Squishy Faults: A Scaled Laboratory System to Study Slow Slip
In addition to traditional earthquakes that release energy over time scales of seconds to minutes, there are a wide range of slow slip behaviors that slip over time scales of hours to years, and are a critical part of the seismic cycle. I have developed a new type of scaled-down experimental system to better understand slow-slip events, and specifically, how stress drop scales for slow slip events.
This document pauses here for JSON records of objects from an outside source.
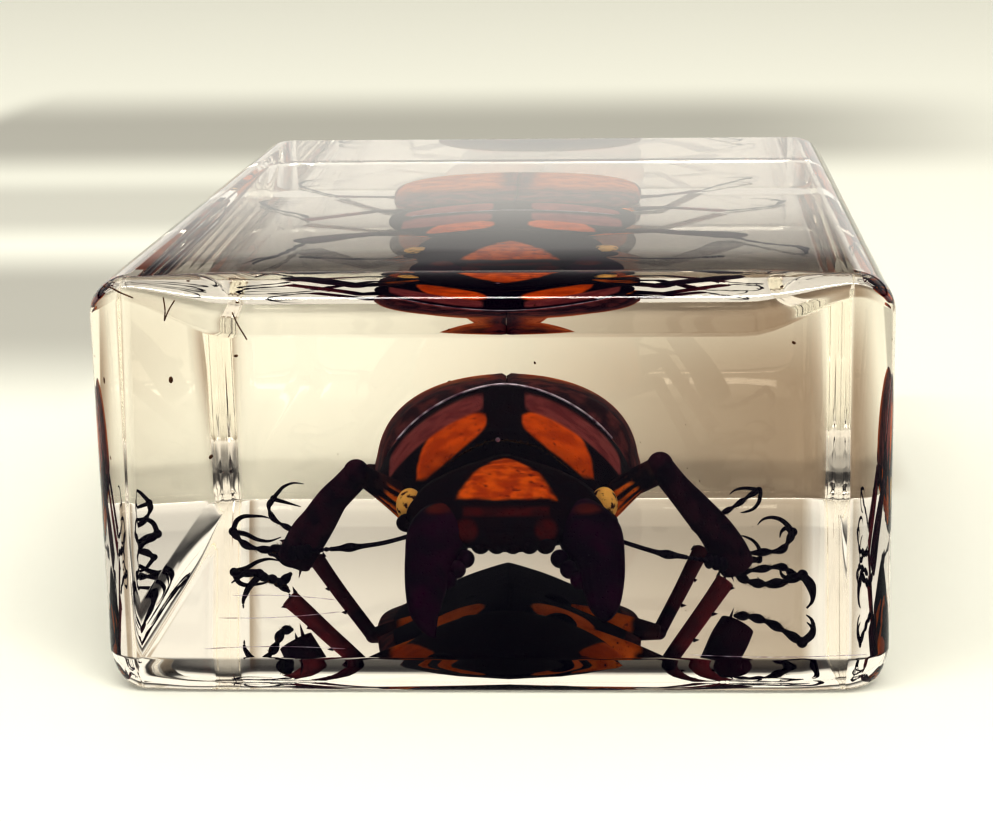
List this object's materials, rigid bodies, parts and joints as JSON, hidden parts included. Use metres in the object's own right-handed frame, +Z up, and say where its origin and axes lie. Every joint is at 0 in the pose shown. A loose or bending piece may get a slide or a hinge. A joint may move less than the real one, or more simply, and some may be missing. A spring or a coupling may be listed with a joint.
{
  "type": "insect in resin block",
  "caption": "Clear cast resin block with a whole stag beetle sealed inside, lying flat as a paperweight or study specimen.",
  "frame": {"origin": "centre of the block's base, on the surface it rests on", "axes": "+Z up, +Y from the insect's head towards its tail, +X to the right when looking along +Y"},
  "size_m": [0.04, 0.073, 0.021],
  "materials": {
    "insect": "amber and black hard shell, low gloss because it is embedded",
    "clear_resin": "clear cast resin with a faint warm tint, polished, with a few fine bubbles"
  },
  "bodies": {
    "root": {"stag_beetle": "insect", "resin_lower": "clear_resin", "resin_upper": "clear_resin"}
  },
  "joints": []
}
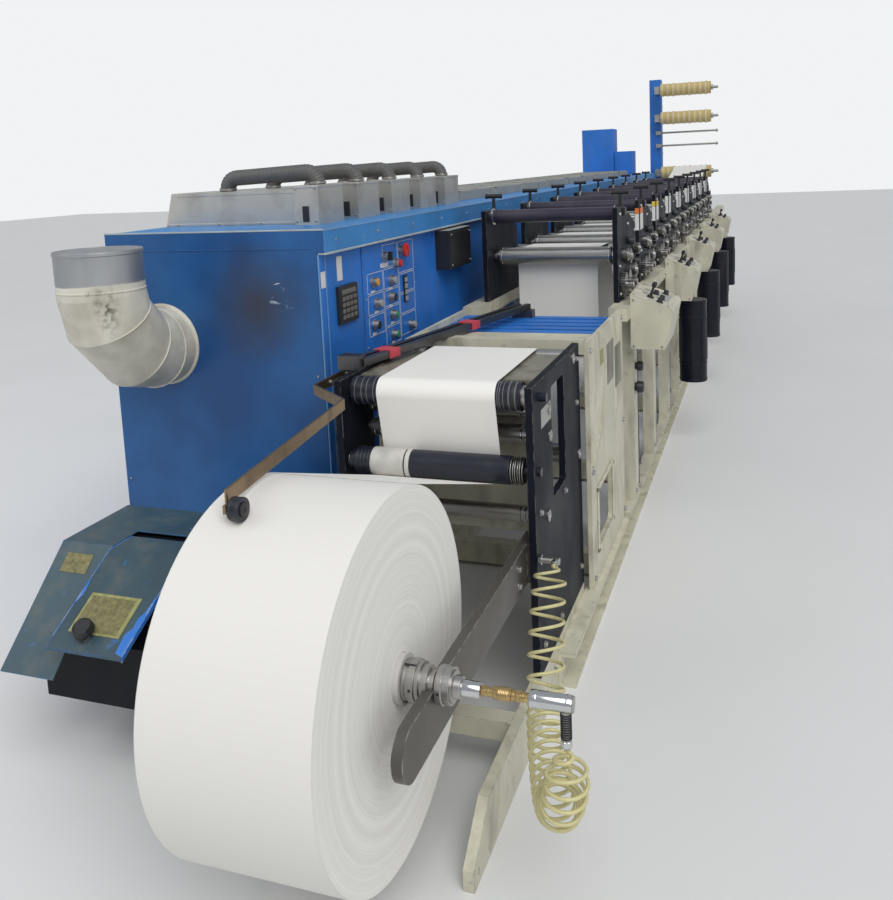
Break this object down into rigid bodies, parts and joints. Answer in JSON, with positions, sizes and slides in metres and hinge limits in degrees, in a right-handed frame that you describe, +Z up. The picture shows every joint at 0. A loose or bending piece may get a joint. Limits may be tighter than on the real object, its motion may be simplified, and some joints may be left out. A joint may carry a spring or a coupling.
{
  "type": "flexographic label press",
  "caption": "Narrow-web flexographic label press with nine print stations, paper supply roll, blue control cabinet and rewind tower.",
  "frame": {"origin": "middle of the press's footprint on the floor", "axes": "+X to the operator side, +Y along the press from the supply roll to the rewind end, +Z up"},
  "size_m": [1.668, 9.4839, 2.29],
  "materials": {
    "beige_paint": "satin",
    "dark_steel": "satin",
    "bare_steel": "satin",
    "chrome": "polished",
    "black_roller": "satin",
    "blue_paint": "satin",
    "cap_blue": "satin",
    "galvanised": "satin",
    "stainless": "satin",
    "paper": "matt",
    "cardboard": "matt",
    "follower_bar": "satin",
    "black_plastic": "matt",
    "guard_blue": "satin",
    "brass_fitting": "polished",
    "light_tray": "satin",
    "plate_rubber": "satin",
    "air_hose": "gloss"
  },
  "bodies": {
    "root": {"base_rails": "beige_paint", "base_ties": "beige_paint", "unwind_toes": "beige_paint", "crossbar": "beige_paint", "infeed_plates": "dark_steel", "cradle_arms": "bare_steel", "infeed_idlers": "bare_steel", "infeed_table": "beige_paint", "infeed_back_panel": "beige_paint", "frame_crossbars": "beige_paint", "blue_slats": "blue_paint", "guide_bar": "dark_steel", "frame_panels": "beige_paint", "top_beams": "beige_paint", "columns": "beige_paint", "cabinet_ties": "blue_paint", "station_plates_operator": "dark_steel", "station_plates_gear": "dark_steel", "cross_tubes": "bare_steel", "idler_rollers": "chrome", "impression_cylinders": "bare_steel", "plate_cylinders": "plate_rubber", "anilox_rollers": "chrome", "bearing_blocks": "bare_steel", "adjuster_stems": "black_plastic", "drive_gears": "bare_steel", "web": "paper", "console_boxes": "beige_paint", "control_knobs": "black_plastic", "drums": "dark_steel", "lead_screws": "dark_steel", "cabinet_plinth": "dark_steel", "cabinet_body": "blue_paint", "cabinet_cap": "cap_blue", "control_panel": "blue_paint", "cabinet_boxes": "black_plastic", "push_buttons": "black_plastic", "blower_housings": "stainless", "blower_hoses": "dark_steel", "top_trays": "light_tray", "exhaust_elbow": "galvanised", "guard_body": "dark_steel", "guard_cover": "guard_blue", "tower_column": "blue_paint", "tower_shafts": "bare_steel", "rewind_cores": "cardboard", "tower_boxes": "blue_paint", "hose_fittings": "brass_fitting", "air_hose": "air_hose", "follower_pivot": "bare_steel"},
    "supply_roll": {"paper_roll": "paper", "roll_core": "cardboard", "roll_shaft": "bare_steel", "quick_coupler": "brass_fitting"},
    "top_roller": {"top_roller": "black_roller"},
    "lower_roller": {"lower_roller": "black_roller"},
    "follower": {"follower_arm": "follower_bar", "wheel_bracket": "bare_steel"},
    "follower_wheel": {"follower_wheel": "black_roller"}
  },
  "joints": [
    {"name": "roll_spin", "type": "hinge", "parent": "root", "child": "supply_roll", "pos_m": [0.311, -4.378, 0.487], "axis": [1, 0, 0], "continuous": true},
    {"name": "top_roller_spin", "type": "hinge", "parent": "root", "child": "top_roller", "pos_m": [0.311, -3.656, 0.859], "axis": [1, 0, 0], "continuous": true},
    {"name": "lower_roller_spin", "type": "hinge", "parent": "root", "child": "lower_roller", "pos_m": [0.311, -3.694, 0.674], "axis": [1, 0, 0], "continuous": true},
    {"name": "follower_swing", "type": "hinge", "parent": "root", "child": "follower", "pos_m": [-0.019, -3.478, 0.873], "axis": [-1, 0, 0], "range_deg": [0, 35]},
    {"name": "wheel_spin", "type": "hinge", "parent": "follower", "child": "follower_wheel", "pos_m": [0.228, -4.506, 0.85158], "axis": [1, 0, 0], "continuous": true}
  ]
}
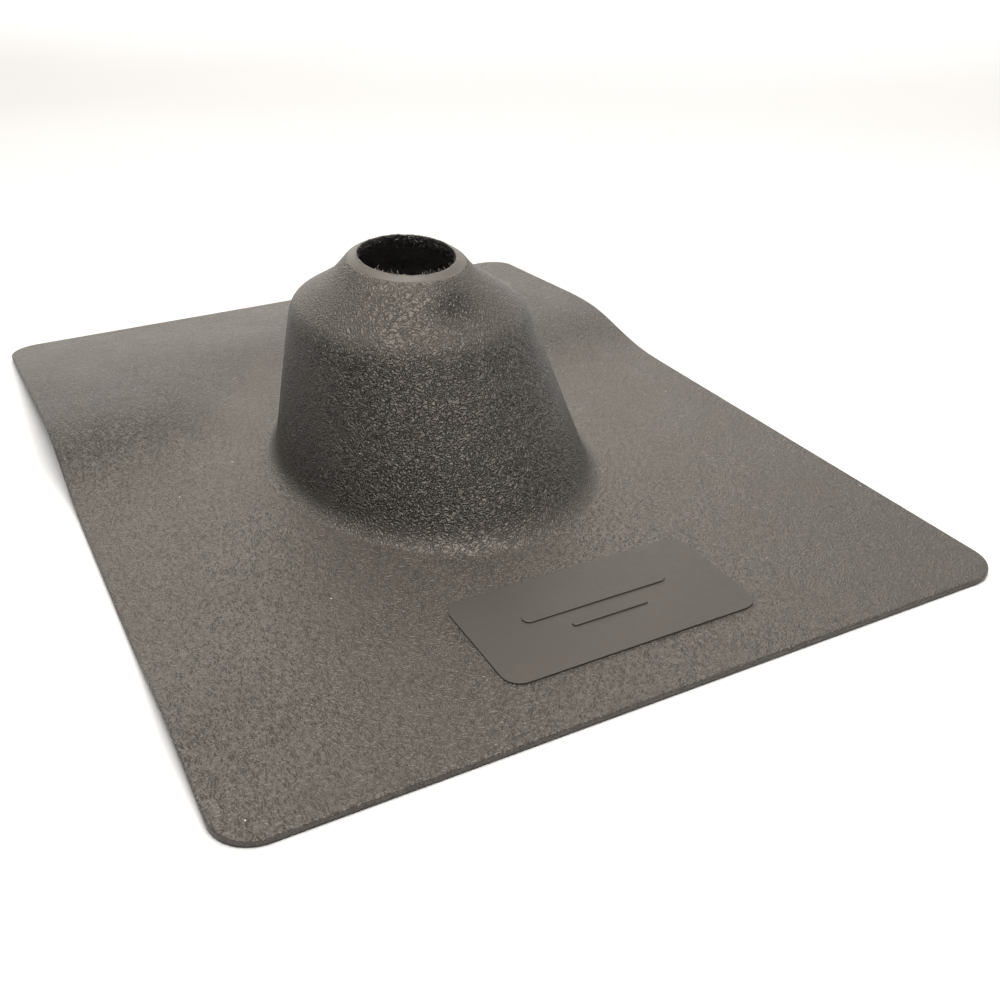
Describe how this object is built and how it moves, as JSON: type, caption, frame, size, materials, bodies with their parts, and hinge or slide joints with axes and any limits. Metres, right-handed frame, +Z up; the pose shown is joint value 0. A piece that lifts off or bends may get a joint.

This system allows active control of fault heterogeneity through both the fault roughness and the normal stress distribution, while simultaneously offering direct imaging of interfacial strains at high spatiotemporal resolution. This is also a truly three-dimensional fault with fully confined ruptures. The resultant fault has events with maximum slip velocities around 0.1 mm/s, and earthquakes with magnitudes between -12.7 and -8.7. Despite their small size, these earthquakes follow constant stress drop scaling across a wide range of conditions. In addition, this system also allows the exploration of nucleation behaviors, and offers enormous potential for controllably building in complexity to a model laboratory fault.
Measurements of Fault Roughness Across a Wide Range of Spatial Scales
The roughness of fault is a key factor in dictating its frictional properties, and thus, determining when and how much it will slip. Since active faults cannot be accessed directly, researchers instead focus on measuring faults that have been geologically exhumed and exposed. Past measurements of these natural faults have revealed surprisingly consistent roughness characteristics (with faults generally being understood to be self-affine) from nanometers up to kilometers. However, the techniques used to make these measurements, and the resulting analyses are limited in the scales they are sensitive to, leading to gaps at certain critical scales. I have developed two new techniques for measuring different scales of fault roughness, using laser profilometry and drone-based Structure from Motion (SfM). In addition, I am developing new techniques to analyze these rough surfaces and improve our understanding of the connection between fault roughness and earthquakes.
Three-Dimensional Dynamics of Fracture Roughness Generation at High Spatiotemporal Resolution
I have developed a new system that combines laser sheet microscopy and fast camera photography to measure growing fractures at ~15 x 15 x 15 micron resolution at 1000 volumes per second. These movies show how step-like instabilities on the fracture front grow and interact to generate roughness. The complex three-dimensional dynamics of these interactions lead to mechanical and topological constraints on three-dimensional fracture mechanics.
Wear Mechanisms at High Strains
Elastomers are commonly used in a number of applications that involve high frictional stresses. This often leads to wear. Different types of elastomers exhibit markedly different frictional behaviors. Using a total internal reflection contact imaging system, combined with high speed photography, to observe hemispheres of different materials as they skid, we observe radically different dynamics depending on the material. Dissipating the friction energy in these systems involves highly coupled thermal, elastic, plastic, and fracture-like responses, and as a result is, surprisingly, an excellent model system for understanding wear behaviors during faulting.
How Material Heterogeneity Makes Cracks Rougher
Fracture surface roughness is an important parameter that can dictate the fluid transport or friction/seismic properties of a material or fault. In addition, a crack surface preserves a time history of a fracture's motion through a material, and thus the roughness also reflects the fracture dynamics. One source of fracture roughness is the interaction between a crack and material heterogeneity, but this relationship is poorly understood since heterogeneity is a difficult parameter to control experimentally. I have developed two methods to control heterogeneity in brittle hydrogels and have used them to explore how the size and amount of heterogeneity affects fracture roughness, and have shown that the presence of heterogeneity at very high densities can generate crack surfaces that resemble those seen in complex natural materials like rocks.
The Rules of Fracture Roughness
Fracture roughness is not uniformly distributed across a surface, and instead is usually localized. For brittle fractures, this localized roughness comes in the form of step-like instabilities that drift laterally along the growing front and leave in their wake a linear scar of relief known as a step line. I have shown that these steps have a characteristic asymmetric shape that determines their motion and interactions and that there are only three unique types of interactions that steps can have. These interactions follow straightforward rules that, taken together, can be utilized to explain and predict large-scale complexity in fractures.